GateNLP does not limit how documents are stored in collections, iterated over, functions applied to the documents to modify them etc.

However, GateNLP provides a number of abstractions to help with this in an organized fashion:

  • Corpus, DocumentSource, DocumentDestination: this is how collections of documents which can be read/written, read only, or written only are represented in GateNLP. See Corpora.
  • Annotator: an annotator is something that processes a document and returns the processed document. Most annotators simple return the modified document but GateNLP abstractions also allow to return None to indicate filtering a document or a list of documents (e.g. for splitting up documents) Any Python callable can be used as an Annotator but GateNLP annotators in addition may implement the methods start (to perform some start of corpus processing), finish (to perform some end of corpus processing and return some over-the-corpus result) and reduce (to merge several partial over-the corpus results from parallel processing into a single result).
  • Pipeline: a special annotator the encapsulates several annotators. When the pipeline is run on a document, all the contained annotators are run in sequence.
  • Executor: an object that runs some Annotator on a corpus or document source and optionally stores the results back into the corpus or into a document destination

Annotators

Anny callable that takes a document and returns that document can act as an annotator. Note that an annotator usually modifies the annotations or features of the document it receives. This happens in place, so the annotator would not have to return the document. However, it is a convention that annotators always return the document that got modified to indicate this to downstream annotators or document destinations.

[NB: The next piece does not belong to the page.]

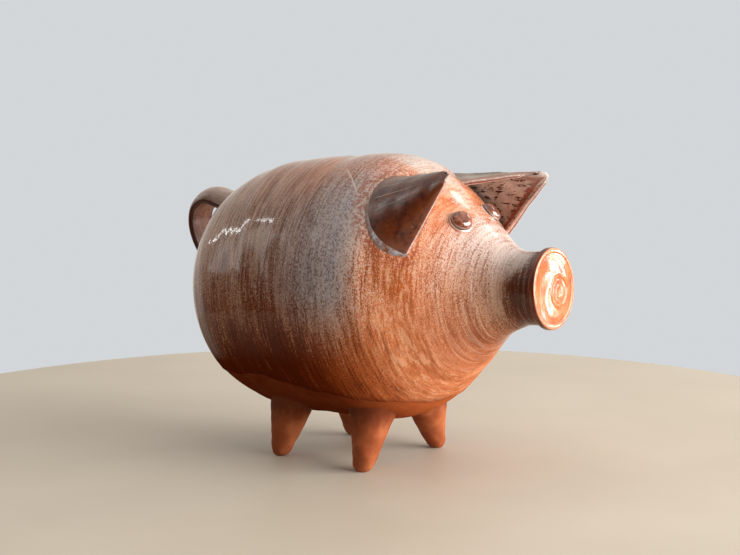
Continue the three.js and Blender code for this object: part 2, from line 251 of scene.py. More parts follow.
def waves(x, angle, terms):
    """A smooth hand-made unevenness: (size, turns per 100 mm, whole turns round, phase) terms."""
    return sum(size * np.sin(2 * np.pi * per_hundred * x / 100 + turns * angle + phase)
               for size, per_hundred, turns, phase in terms)


# ---- body surface

GLAZE_THICKNESS = 0.5
GLAZE_LINE = -71.0
GLAZE_SLOPE = 0.2
GLAZE_LEVEL_FROM = -64.0
GLAZE_WAVES = [(0.7, 1.1, 0, 0.4), (0.45, 2.9, 0, 2.0), (0.2, 6.3, 0, 1.1)]
THROWING = [(0.028, 13.7, 1, 0.3), (0.022, 18.9, 1, 2.1), (0.012, 27.3, 2, 4.0), (0.045, 7.1, 1, 1.0)]
OUT_OF_ROUND = [(0.35, 1.1, 2, 0.6), (0.22, 2.3, 3, 1.9), (0.15, 3.1, 1, 3.3), (0.12, 4.3, 4, 5.0)]


def above_glaze_line(x, angle):
    """Millimetres above the edge of the glaze, which stops short of the belly. The pig was dipped
    nose down, so the edge rises towards the rear, where it levels off."""
    height = body_radius(x) * np.cos(angle)
    level = GLAZE_LINE - GLAZE_SLOPE * np.maximum(x, GLAZE_LEVEL_FROM)
    return height - level - waves(x, 0 * angle, GLAZE_WAVES)


def groove(x, angle):
    """The line where the two thrown sections meet, open only low on the sides."""
    low = smooth(np.abs(angle), 1.5, 2.0) * (1 - smooth(np.abs(angle), 2.5, 2.9))
    width = 1.1 + 0.3 * np.sin(3 * angle)
    return (0.10 + 0.55 * low) * np.exp(-((x - SEAM) / width) ** 2)


def body_lift(x, angle):
    """How far the glazed surface stands off the CAD's plain one: uneven throwing, a glaze with a
    thicker roll at its edge, and the groove at the seam."""
    fade = smooth(np.asarray(x, float), -REAR, -REAR + 30)
    made = waves(x, angle, OUT_OF_ROUND) * (0.3 + 0.7 * fade) + waves(x, angle, THROWING) * fade
    glaze = above_glaze_line(x, angle)
    roll = np.exp(-((glaze - 1.6) / 1.5) ** 2) * 0.2
    return made + GLAZE_THICKNESS * smooth(glaze, -0.4, 1.2) + roll - groove(x, angle)


def body_at(x, angle, depth=0.0):
    return on_body(x, angle, body_lift(x, angle) - depth)


OUTLINE_SAMPLES = 4000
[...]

If an annotator returns a list, the result of processing is instead the documents in the list which could be none, or more than one. This convention allows a processing pipeline to filter documents or generate several documents from a single one.

Lets create a simple annotator as a function and apply it to a corpus of documents which in the simplest form is just a list of documents:

import os
from gatenlp import Document
from gatenlp.processing.executor import SerialCorpusExecutor
def annotator1(doc):
    doc.annset().add(2,3,"Type1")
    return doc

texts = [
    "Text for the first document.",
    "Text for the second document. This one has two sentences.",
    "And another one.",
]

corpus = [Document(txt) for txt in texts]

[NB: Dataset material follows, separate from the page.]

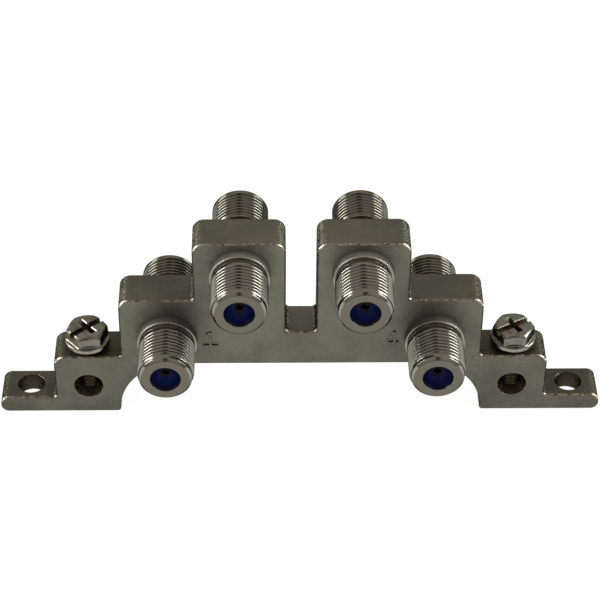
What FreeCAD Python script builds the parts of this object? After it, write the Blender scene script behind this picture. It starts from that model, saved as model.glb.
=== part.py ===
# Coaxial grounding block: a stepped casting with four straight-through coax ports and two ground screws.
# Millimetres. X runs along the body, the numbered face looks along -Y, Z is up and the feet stand on z = 0.
import FreeCAD, Part
import math
import os

# Cast body: widths of one side's steps from the middle slot out to the ear, and heights from the ear up
body_thickness = 7.0
slot_width = 5.1
tower_width = 15.4
shoulder_width = 12.5
foot_overhang = 11.45
ear_length = 9.6
ear_height = 3.4
foot_rise = 9.0
shoulder_rise = 12.4
tower_rise = 11.8
slot_depth = 18.7
crown_radius = 2.0
ear_tip_radius = 1.6
slot_floor_radius = 0.8
step_radius = 0.5
sole_radius = 0.55
edge_break = 0.35

# Arch under the body, between the inner faces of the two feet
foot_width = 11.0
arch_web = 14.05
arch_spring_height = 0.65

# Screw hole through each ear, by which the block is fixed to a wall, set back from the ear's tip
ear_hole_setback = 5.1
ear_hole_radius = 2.3

# Ports: each axis runs through the body along Y, set in from its step's outer face and down from its top
outer_port_inset = 8.0
outer_port_drop = 8.4
inner_port_inset = 7.8
inner_port_drop = 6.3

# Threaded barrel, with 3/8-32 threads on both ends
thread_radius = 4.7625
port_projection = 10.2
nose_length = 1.0
nose_taper = 0.85
relief_radius = 4.4
relief_width = 0.8
collar_radius = 5.05
collar_length = 1.7
collar_chamfer = 0.2
seat_radius = 4.85
seat_clearance = 0.02
lip_radius = 2.53
lip_thickness = 1.0
cavity_radius = 3.25

# Moulded insulator, one in each end of a barrel
insulator_clearance = 0.03
insulator_length = 4.6
face_recess = 0.1
funnel_rim_radius = 2.3
funnel_depth = 1.9
guide_radius = 0.6
guide_length = 0.8

# Centre contact, a tube slit into fingers at both ends
contact_radius = 0.95
contact_bore_radius = 0.42
contact_clearance = 0.03
contact_end_clearance = 0.1
finger_slit_width = 0.25
finger_slit_length = 4.0

# Ground wire hole through each foot, and the screw that clamps the wire in it
wire_hole_inset = 5.7
wire_hole_height = 5.9
wire_hole_radius = 2.5
screw_radius = 2.08
screw_thread_clearance = 0.05
screw_shank_length = 9.2
screw_tip_chamfer = 0.6
screw_flange_radius = 3.85
screw_flange_thickness = 0.85
screw_flange_gap = 0.9
hex_across_flats = 6.35
hex_height = 2.2
hex_crown_drop = 0.45
drive_slot_width = 1.1
drive_slot_depth = 0.95
cross_wing_width = 0.95
cross_reach = 1.95
cross_depth = 1.7
cross_root_radius = 0.6
left_screw_turn = 41.0
right_screw_turn = 30.0

# Places that follow from the sizes above
front_face = -body_thickness / 2
rear_face = body_thickness / 2
tower_x = slot_width / 2 + tower_width
shoulder_x = tower_x + shoulder_width
foot_x = shoulder_x + foot_overhang
ear_x = foot_x + ear_length
foot_top = ear_height + foot_rise
shoulder_top = foot_top + shoulder_rise
tower_top = shoulder_top + tower_rise
arch_top = shoulder_top - arch_web
arch_radius = arch_top - arch_spring_height
wire_hole_x = foot_x - wire_hole_inset
ORIGIN = FreeCAD.Vector(0, 0, 0)
Y_AXIS = FreeCAD.Vector(0, 1, 0)
Z_AXIS = FreeCAD.Vector(0, 0, 1)
HEX_SIDES = 6


def rounded_face(corners):
    """Face in the XZ plane through (x, z, radius) corners, each one rounded by a tangent arc."""
    arcs = []
    for index, (x, z, radius) in enumerate(corners):
        corner = FreeCAD.Vector(x, 0, z)
        before = FreeCAD.Vector(corners[index - 1][0], 0, corners[index - 1][1])
        following = corners[(index + 1) % len(corners)]
        after = FreeCAD.Vector(following[0], 0, following[1])
        back = (before - corner).normalize()
        ahead = (after - corner).normalize()
        half_angle = back.getAngle(ahead) / 2
        inward = (back + ahead).normalize()
        reach = radius / math.tan(half_angle)
        middle = corner + inward * (radius / math.sin(half_angle) - radius)
        arcs.append((corner + back * reach, middle, corner + ahead * reach))
    edges = []
    for index, (start, middle, end) in enumerate(arcs):
        next_start = arcs[(index + 1) % len(arcs)][0]
        edges.append(Part.Arc(start, middle, end).toShape())
        edges.append(Part.LineSegment(end, next_start).toShape())
    return Part.Face(Part.Wire(edges))


def through_hole(x, z, radius):
    """Cylinder along Y that runs well past both faces of the body."""
    start = FreeCAD.Vector(x, -body_thickness, z)
    return Part.makeCylinder(radius, 2 * body_thickness, start, Y_AXIS)


def upright_hole(x, z, height, radius):
    return Part.makeCylinder(radius, height, FreeCAD.Vector(x, 0, z), Z_AXIS)


def revolve_about_y(edges):
    """Solid of revolution about the Y axis from a closed profile in the XY plane, x being the radius."""
    return Part.Face(Part.Wire(edges)).revolve(ORIGIN, Y_AXIS, 360)


def profile_edges(points):
    """Straight edges through (y, radius) points, as an open run."""
    vectors = [FreeCAD.Vector(radius, y, 0) for y, radius in points]
    return [Part.LineSegment(a, b).toShape() for a, b in zip(vectors, vectors[1:])]


def port_places():
    """Name, x and z of the four port axes."""
    rows = (
        ("outer", shoulder_x - outer_port_inset, shoulder_top - outer_port_drop),
        ("inner", tower_x - inner_port_inset, tower_top - inner_port_drop),
    )
    places = []
    for row, x, z in rows:
        places.append((f"{row}_left", -x, z))
        places.append((f"{row}_right", x, z))
    return places


def ground_block():
    """One casting: a stepped arch with broken edges, bored for the barrels, ground wires and screws."""
    right_half = [
        (slot_width / 2, tower_top - slot_depth, slot_floor_radius),
        (slot_width / 2, tower_top, crown_radius),
        (tower_x, tower_top, crown_radius),
        (tower_x, shoulder_top, step_radius),
        (shoulder_x, shoulder_top, crown_radius),
        (shoulder_x, foot_top, step_radius),
        (foot_x, foot_top, crown_radius),
        (foot_x, ear_height, step_radius),
        (ear_x, ear_height, ear_tip_radius),
        (ear_x, 0, sole_radius),
        (foot_x - foot_width, 0, sole_radius),
        (foot_x - foot_width, arch_top, arch_radius),
    ]
    left_half = [(-x, z, radius) for x, z, radius in reversed(right_half)]
    body = rounded_face(right_half + left_half).extrude(Y_AXIS * body_thickness)
    body.translate(Y_AXIS * front_face)
    rim = [e for e in body.Edges if e.BoundBox.YLength < 1e-6]
    body = body.makeChamfer(edge_break, rim)
    holes = [through_hole(x, z, seat_radius + seat_clearance) for name, x, z in port_places()]
    tapped_radius = screw_radius + screw_thread_clearance
    for side in (-1, 1):
        wire_x = side * wire_hole_x
        wall_screw_x = side * (ear_x - ear_hole_setback)
        holes.append(through_hole(wire_x, wire_hole_height, wire_hole_radius))
        holes.append(upright_hole(wire_x, wire_hole_height, foot_top, tapped_radius))
        holes.append(upright_hole(wall_screw_x, -ear_height, ear_height + foot_top, ear_hole_radius))
    return body.cut(holes)


def barrel():
    """Turned shell of one port, its collar against the front face and its seat through the body."""
    front_end = front_face - port_projection
    rear_end = rear_face + port_projection
    collar_front = front_face - collar_length
    seat_end = rear_face + collar_length
    outside = [
        (front_end, lip_radius),
        (front_end, thread_radius - nose_taper),
        (front_end + nose_length, thread_radius),
        (collar_front - relief_width, thread_radius),
        (collar_front - relief_width, relief_radius),
        (collar_front, relief_radius),
        (collar_front, collar_radius - collar_chamfer),
        (collar_front + collar_chamfer, collar_radius),
        (front_face, collar_radius),
        (front_face, seat_radius),
        (seat_end, seat_radius),
        (seat_end, relief_radius),
        (seat_end + relief_width, relief_radius),
        (seat_end + relief_width, thread_radius),
        (rear_end - nose_length, thread_radius),
        (rear_end, thread_radius - nose_taper),
        (rear_end, lip_radius),
    ]
    inside = [
        (rear_end - lip_thickness, lip_radius),
        (rear_end - lip_thickness, cavity_radius),
        (front_end + lip_thickness, cavity_radius),
        (front_end + lip_thickness, lip_radius),
    ]
    return revolve_about_y(profile_edges(outside + inside + outside[:1]))


def front_insulator():
    """Flanged plug behind the barrel's lip, with a funnel that leads a cable's centre wire to the contact."""
    face = front_face - port_projection
    rim_y = face + face_recess
    funnel_end = rim_y + funnel_depth
    guide_end = funnel_end + guide_length
    nose_radius = lip_radius - insulator_clearance
    flange_radius = cavity_radius - insulator_clearance
    socket_radius = contact_radius + contact_clearance
    return revolve_about_y(profile_edges([
        (rim_y, funnel_rim_radius),
        (funnel_end, guide_radius),
        (guide_end, guide_radius),
        (guide_end, socket_radius),
        (face + insulator_length, socket_radius),
        (face + insulator_length, flange_radius),
        (face + lip_thickness, flange_radius),
        (face + lip_thickness, nose_radius),
        (rim_y, nose_radius),
        (rim_y, funnel_rim_radius),
    ]))


def contact():
    """Spring tube from insulator to insulator, slit crosswise at both ends into four fingers."""
    setback = face_recess + funnel_depth + guide_length + contact_end_clearance
    front_end = front_face - port_projection + setback
    length = rear_face + port_projection - setback - front_end
    start = FreeCAD.Vector(0, front_end, 0)
    tube = Part.makeCylinder(contact_radius, length, start, Y_AXIS)
    tube = tube.cut(Part.makeCylinder(contact_bore_radius, length, start, Y_AXIS))
    slits = []
    across = 4 * contact_radius
    for y in (front_end, front_end + length - finger_slit_length):
        for width, height in ((finger_slit_width, across), (across, finger_slit_width)):
            corner = FreeCAD.Vector(-width / 2, y, -height / 2)
            slits.append(Part.makeBox(width, finger_slit_length, height, corner))
    return tube.cut(slits)


def drive_recess(top):
    """Straight slot across the head with a cross recess sunk through its middle."""
    span = 2 * screw_flange_radius
    corner = FreeCAD.Vector(-span / 2, -drive_slot_width / 2, top - drive_slot_depth)
    slot = Part.makeBox(span, drive_slot_width, 2 * drive_slot_depth, corner)
    base = FreeCAD.Vector(0, 0, top - cross_depth)
    taper = Part.makeCone(cross_root_radius, cross_reach, cross_depth, base, Z_AXIS)
    wings = []
    for length, width in ((2 * cross_reach, cross_wing_width), (cross_wing_width, 2 * cross_reach)):
        corner = FreeCAD.Vector(-length / 2, -width / 2, top - cross_depth)
        wings.append(Part.makeBox(length, width, cross_depth, corner).common(taper))
    return [slot] + wings


def ground_screw(turn):
    """Hex washer-head machine screw on the Z axis, turned by its drive slot's angle from +X."""
    seat = foot_top + screw_flange_gap
    hex_base = seat + screw_flange_thickness
    top = hex_base + hex_height
    tip = seat - screw_shank_length
    tip_radius = screw_radius - screw_tip_chamfer
    point = Part.makeCone(tip_radius, screw_radius, screw_tip_chamfer, Z_AXIS * tip, Z_AXIS)
    shank_base = Z_AXIS * (tip + screw_tip_chamfer)
    shank = Part.makeCylinder(screw_radius, screw_shank_length - screw_tip_chamfer, shank_base, Z_AXIS)
    flange = Part.makeCylinder(screw_flange_radius, screw_flange_thickness, Z_AXIS * seat, Z_AXIS)
    corner_radius = hex_across_flats / math.sqrt(3)
    side_angle = 2 * math.pi / HEX_SIDES
    corners = []
    for index in range(HEX_SIDES + 1):
        angle = side_angle * (index + 0.5)
        out = FreeCAD.Vector(math.cos(angle), math.sin(angle), 0)
        corners.append(out * corner_radius + Z_AXIS * hex_base)
    head = Part.Face(Part.makePolygon(corners)).extrude(Z_AXIS * hex_height)
    crown_height = hex_height - hex_crown_drop
    crown_top_radius = (hex_across_flats - hex_crown_drop) / 2
    crown_base = Z_AXIS * (hex_base + crown_height)
    crown = Part.makeCone(corner_radius, crown_top_radius, hex_crown_drop, crown_base, Z_AXIS)
    neck = Part.makeCylinder(corner_radius, crown_height, Z_AXIS * hex_base, Z_AXIS)
    head = head.common(neck.fuse(crown))
    screw = shank.fuse([point, flange, head]).removeSplitter()
    screw = screw.cut(drive_recess(top))
    screw.rotate(ORIGIN, Z_AXIS, turn)
    return screw


def placed(shape, x, z):
    copy = shape.copy()
    copy.translate(FreeCAD.Vector(x, 0, z))
    return copy


def write(shape, name):
    shape.exportStep(f"parts/{name}.step")


os.makedirs("parts", exist_ok=True)
write(ground_block(), "ground_block")

port_shell = barrel()
port_front_insulator = front_insulator()
port_rear_insulator = port_front_insulator.rotated(ORIGIN, Z_AXIS, 180)
port_contact = contact()
for port, x, z in port_places():
    write(placed(port_shell, x, z), f"{port}_barrel")
    write(placed(port_front_insulator, x, z), f"{port}_front_insulator")
    write(placed(port_rear_insulator, x, z), f"{port}_rear_insulator")
    write(placed(port_contact, x, z), f"{port}_contact")

write(placed(ground_screw(left_screw_turn), -wire_hole_x, 0), "left_ground_screw")
write(placed(ground_screw(right_screw_turn), wire_hole_x, 0), "right_ground_screw")
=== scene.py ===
# Coaxial grounding block: the cast body, its four port barrels with their insulators and contacts, and two
# ground screws, finished as the real ones are. Meshes are worked out in millimetres and stored in metres.
import math
import bpy
import numpy as np
from mathutils import Matrix, Vector


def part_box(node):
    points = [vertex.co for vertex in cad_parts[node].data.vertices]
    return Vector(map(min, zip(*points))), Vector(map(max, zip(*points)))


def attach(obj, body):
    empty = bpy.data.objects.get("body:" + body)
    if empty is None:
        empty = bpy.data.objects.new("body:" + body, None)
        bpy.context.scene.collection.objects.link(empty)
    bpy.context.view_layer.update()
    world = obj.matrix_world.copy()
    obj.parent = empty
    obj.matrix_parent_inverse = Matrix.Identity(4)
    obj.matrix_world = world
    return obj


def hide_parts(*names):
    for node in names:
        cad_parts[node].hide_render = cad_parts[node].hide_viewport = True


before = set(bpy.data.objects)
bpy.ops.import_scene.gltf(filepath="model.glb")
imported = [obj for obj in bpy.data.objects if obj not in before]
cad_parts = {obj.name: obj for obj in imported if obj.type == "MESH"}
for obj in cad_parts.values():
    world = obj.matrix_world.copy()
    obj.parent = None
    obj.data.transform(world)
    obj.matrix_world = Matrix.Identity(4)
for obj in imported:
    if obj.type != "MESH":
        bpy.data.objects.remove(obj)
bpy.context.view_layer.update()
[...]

# everything happens in memory here, so we can ignore the returned document
for doc in corpus:
    annotator1(doc)

for doc in corpus:
    print(doc)



Document(Text for the first document.,features=Features({}),anns=['':1])
Document(Text for the second document. This one has two sentences.,features=Features({}),anns=['':1])
Document(And another one.,features=Features({}),anns=['':1])

Annotator classes

When scaling up, annotators become more complex, processing gets more complex, a corpus does not fit into memory any more and so on. For this reason, GateNLP has abstractions which simplify processing in those situations.

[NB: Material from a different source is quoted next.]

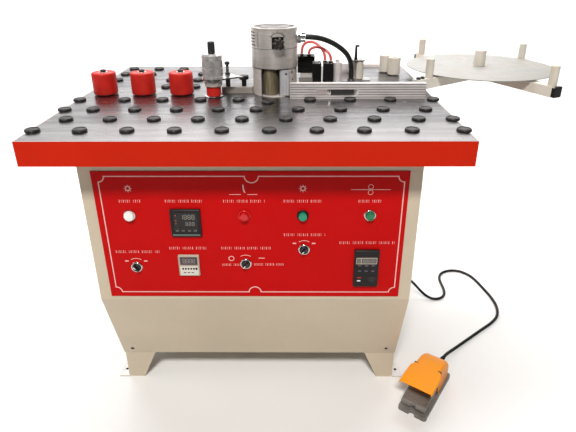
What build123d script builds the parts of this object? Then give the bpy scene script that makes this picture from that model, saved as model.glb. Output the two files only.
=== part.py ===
"""Semi-automatic edge banding machine with its tape tray and foot switch.

Millimetres.  +Z is up and the floor is Z = 0.  +X is the operator's right and the
operator stands on the -Y side.  The origin is the centre of the four floor bolt holes.
"""
import os
from math import atan2, cos, degrees, hypot, pi, radians, sin, tan

from build123d import *

os.makedirs("parts", exist_ok=True)

# ---------------------------------------------------------------- driving dimensions
table_width = 1000
table_depth = 850
table_height = 840
plate_thickness = 10
apron_height = 58
apron_wall = 4
table_front = -470
table_back = table_front + table_depth

cabinet_width = 828
sheet = 2
cabinet_front = -380
cabinet_back = 290
cabinet_top = table_height - plate_thickness
cabinet_bottom = 98
kink_height = 363
toe_front = -291

foot_plate = 4
foot_bolt_x = 427
foot_bolt_y = 263
foot_bolt_hole = 9
foot_flange = 92
flange_bolt_x = 370
flange_bolt_y = 240

panel_width = 766
panel_bottom = 374
panel_top = 735
panel_face = cabinet_front - sheet
panel_hole = 22.4

soft_gap = 0.3
running_gap = 0.05


def save(piece, name):
    """Label a finished piece and write it to its own file."""
    piece.part.label = name
    export_step(piece.part, f"parts/{name}.step")


def on_table(depth):
    """Y of a point that lies the given distance behind the table's front edge."""
    return table_front + depth


def above(height):
    """Z of a point the given height above the table top."""
    return table_height + height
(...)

Annotators as classes always must implement the __call__ special method so that an instance of the class can be used just like a function. In addition Annotator classes can also implement the following methods:

  • start: this gets automatically invoked by an "Executor" when processing over a set of documents starts and before the first document is processed
  • finish: this gets automatically invoked by an "Executor" after all documents have been processed and may return an over-the-corpus result
  • reduce: this gets automatically invoked by any multi-processing "Executor", passing on the results returned by finish for each process and passing back the combined results over all processes.

The result of processing a corpus returned by the executor is whatever is returned by the finish method for a single process execution or what is returned by the reduce method for multiprocessing. (NOTE: multiprocessing executors are not implemented yet!)

Notebook last updated

import gatenlp
print("NB last updated with gatenlp version", gatenlp.__version__)
NB last updated with gatenlp version 1.0.8a1